The IllegalMonitorStateException is a scary exception since it means somewhere in the stacktrace I shared, a lock is trying to be released, but its not actually owned by the thread that locked it.

scottf commented 14 hours ago

@jjlauer Would you please look at this PR https://github.com/nats-io/nats.java/pull/1255 My guess is that the lock was not obtained, so the unlock in the finally is bad.

scottf commented 14 hours ago

@jjlauer I built a snapshot of my PR branch 2.20.5.edit-lock-handling-SNAPSHOT. It's only on Sonatype, the repo readme has gradle and maven dependency examples. If it's easier we can move this conversation to slack, I'm scottf on there. I really want to solve this problem. I'm in US East so will be signing off tonight, but back at it tommorow.

jjlauer commented 13 hours ago

@scottf I tried out that branch/PR -- I cloned this repo, checked out that branch, published locally.

The IllegalMonitorStateException no longer gets thrown, but now fetch() immediately returns with no messages once it's been interrupted. So fetch() does technically "swallow" the InterruptedException. Also, the problem is if fetch() is called again (w/ the server's connection still being down), the fetch() call immediately returns again (w/o honoring the Duration I passed in). In my example project, this lead to a full blast never ending loop that was difficult to kill the java process to get out of it.

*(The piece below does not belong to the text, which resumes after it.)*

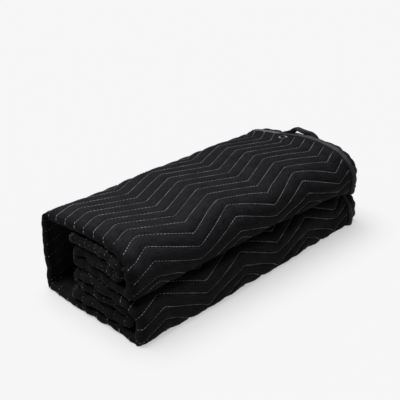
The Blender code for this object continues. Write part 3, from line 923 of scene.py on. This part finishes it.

Now if I add a Thread.sleep() at the bottom of my loop, the fetch() call definitely will quickly return no messages while the server connection is down. Once the server connection comes back up, the new fetch() call did work to get messages.

I guess this leads to the question -- if the underlying connection is down, what behavior should fetch() have? or other methods like pull(), etc? IMHO, they either should throw an exception telling you the connection is down or they should honor the Duration I passed in and if the server comes back up, they return a message.

scottf commented 2 hours ago

The subscription is invalid once the connection is broken and fetch will never work. You need to resubscribe after the interrupt.